Exercise description —
Reproduce every record below exactly as it appears.

JSON records of objects —
START
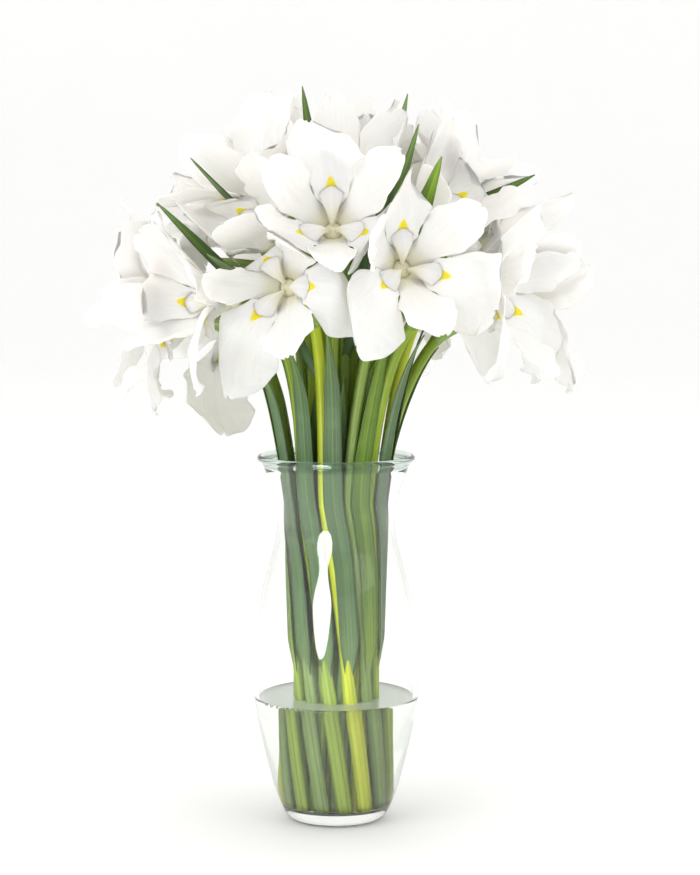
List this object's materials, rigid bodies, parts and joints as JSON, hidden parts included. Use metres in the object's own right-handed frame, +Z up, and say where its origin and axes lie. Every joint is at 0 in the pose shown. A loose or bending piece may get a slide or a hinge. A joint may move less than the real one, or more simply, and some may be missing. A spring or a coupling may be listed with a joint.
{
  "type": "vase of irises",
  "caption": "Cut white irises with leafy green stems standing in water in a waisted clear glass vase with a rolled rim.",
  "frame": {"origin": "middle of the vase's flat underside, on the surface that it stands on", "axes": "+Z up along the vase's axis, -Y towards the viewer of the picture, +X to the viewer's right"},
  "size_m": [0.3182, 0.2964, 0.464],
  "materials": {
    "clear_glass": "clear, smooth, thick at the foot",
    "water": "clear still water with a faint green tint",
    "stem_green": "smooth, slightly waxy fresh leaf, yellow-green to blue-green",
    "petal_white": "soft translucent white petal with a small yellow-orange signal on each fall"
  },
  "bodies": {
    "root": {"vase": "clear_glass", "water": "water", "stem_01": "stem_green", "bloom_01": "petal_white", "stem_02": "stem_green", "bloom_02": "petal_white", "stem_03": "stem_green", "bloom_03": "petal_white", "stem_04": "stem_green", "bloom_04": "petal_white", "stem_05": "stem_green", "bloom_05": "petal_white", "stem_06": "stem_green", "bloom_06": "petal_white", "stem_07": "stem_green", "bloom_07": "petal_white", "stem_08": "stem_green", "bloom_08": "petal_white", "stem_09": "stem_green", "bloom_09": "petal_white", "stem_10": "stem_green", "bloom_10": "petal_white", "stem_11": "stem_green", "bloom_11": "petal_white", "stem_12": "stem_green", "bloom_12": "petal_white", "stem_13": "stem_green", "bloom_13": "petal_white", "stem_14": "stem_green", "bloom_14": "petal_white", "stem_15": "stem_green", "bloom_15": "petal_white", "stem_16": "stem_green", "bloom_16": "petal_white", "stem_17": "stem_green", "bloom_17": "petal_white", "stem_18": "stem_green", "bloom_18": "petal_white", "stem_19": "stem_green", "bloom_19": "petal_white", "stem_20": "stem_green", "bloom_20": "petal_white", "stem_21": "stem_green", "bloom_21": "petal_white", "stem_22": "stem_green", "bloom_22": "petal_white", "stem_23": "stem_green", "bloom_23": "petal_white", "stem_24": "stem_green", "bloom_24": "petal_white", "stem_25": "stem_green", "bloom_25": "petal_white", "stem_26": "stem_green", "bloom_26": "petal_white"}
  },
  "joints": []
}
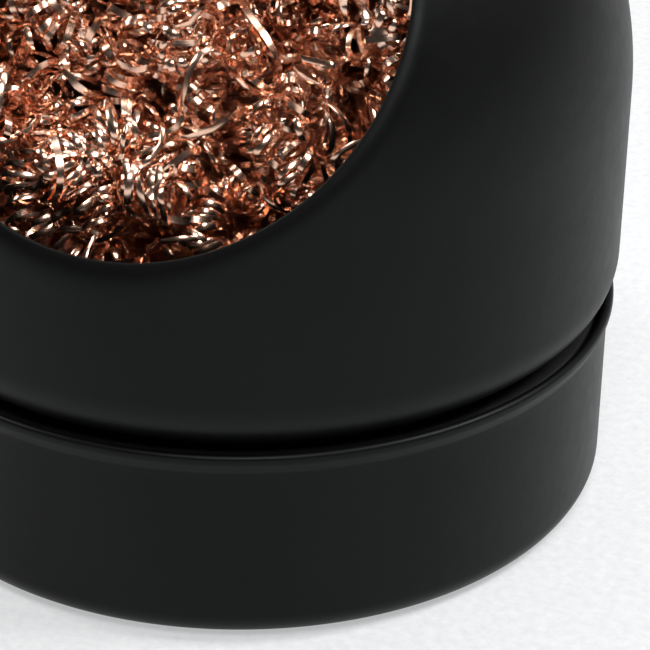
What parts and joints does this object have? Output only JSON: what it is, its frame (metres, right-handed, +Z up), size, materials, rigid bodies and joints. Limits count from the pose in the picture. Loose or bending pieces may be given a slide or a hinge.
END
Final result —
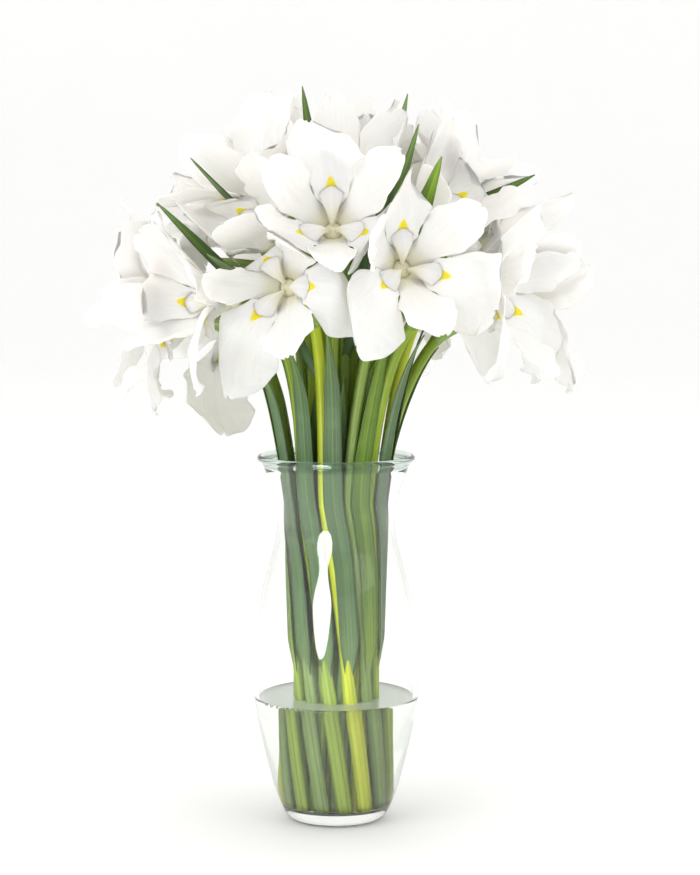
List this object's materials, rigid bodies, parts and joints as JSON, hidden parts included. Use metres in the object's own right-handed frame, +Z up, and say where its origin and axes lie. Every joint is at 0 in the pose shown. A loose or bending piece may get a slide or a hinge. A joint may move less than the real one, or more simply, and some may be missing. A spring or a coupling may be listed with a joint.
{
  "type": "vase of irises",
  "caption": "Cut white irises with leafy green stems standing in water in a waisted clear glass vase with a rolled rim.",
  "frame": {"origin": "middle of the vase's flat underside, on the surface that it stands on", "axes": "+Z up along the vase's axis, -Y towards the viewer of the picture, +X to the viewer's right"},
  "size_m": [0.3182, 0.2964, 0.464],
  "materials": {
    "clear_glass": "clear, smooth, thick at the foot",
    "water": "clear still water with a faint green tint",
    "stem_green": "smooth, slightly waxy fresh leaf, yellow-green to blue-green",
    "petal_white": "soft translucent white petal with a small yellow-orange signal on each fall"
  },
  "bodies": {
    "root": {"vase": "clear_glass", "water": "water", "stem_01": "stem_green", "bloom_01": "petal_white", "stem_02": "stem_green", "bloom_02": "petal_white", "stem_03": "stem_green", "bloom_03": "petal_white", "stem_04": "stem_green", "bloom_04": "petal_white", "stem_05": "stem_green", "bloom_05": "petal_white", "stem_06": "stem_green", "bloom_06": "petal_white", "stem_07": "stem_green", "bloom_07": "petal_white", "stem_08": "stem_green", "bloom_08": "petal_white", "stem_09": "stem_green", "bloom_09": "petal_white", "stem_10": "stem_green", "bloom_10": "petal_white", "stem_11": "stem_green", "bloom_11": "petal_white", "stem_12": "stem_green", "bloom_12": "petal_white", "stem_13": "stem_green", "bloom_13": "petal_white", "stem_14": "stem_green", "bloom_14": "petal_white", "stem_15": "stem_green", "bloom_15": "petal_white", "stem_16": "stem_green", "bloom_16": "petal_white", "stem_17": "stem_green", "bloom_17": "petal_white", "stem_18": "stem_green", "bloom_18": "petal_white", "stem_19": "stem_green", "bloom_19": "petal_white", "stem_20": "stem_green", "bloom_20": "petal_white", "stem_21": "stem_green", "bloom_21": "petal_white", "stem_22": "stem_green", "bloom_22": "petal_white", "stem_23": "stem_green", "bloom_23": "petal_white", "stem_24": "stem_green", "bloom_24": "petal_white", "stem_25": "stem_green", "bloom_25": "petal_white", "stem_26": "stem_green", "bloom_26": "petal_white"}
  },
  "joints": []
}
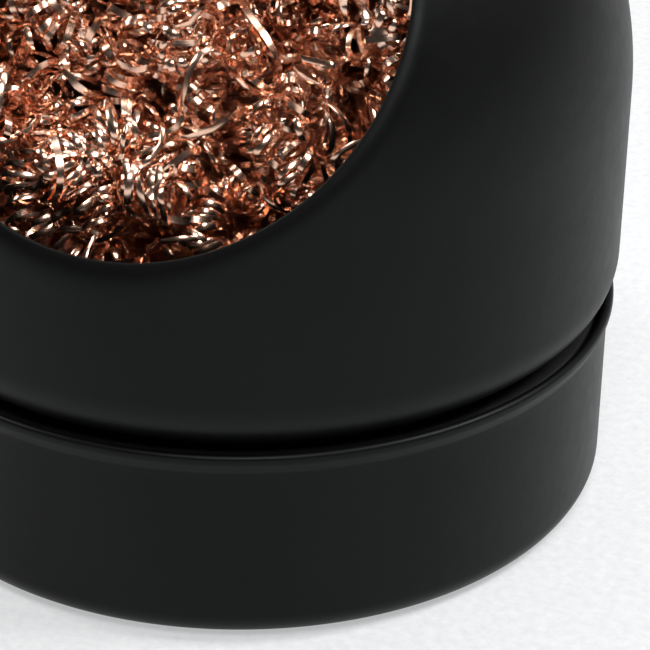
What parts and joints does this object have? Output only JSON: what it is, its frame (metres, right-handed, +Z up), size, materials, rigid bodies and joints. Limits count from the pose in the picture. Loose or bending pieces may be given a slide or a hinge.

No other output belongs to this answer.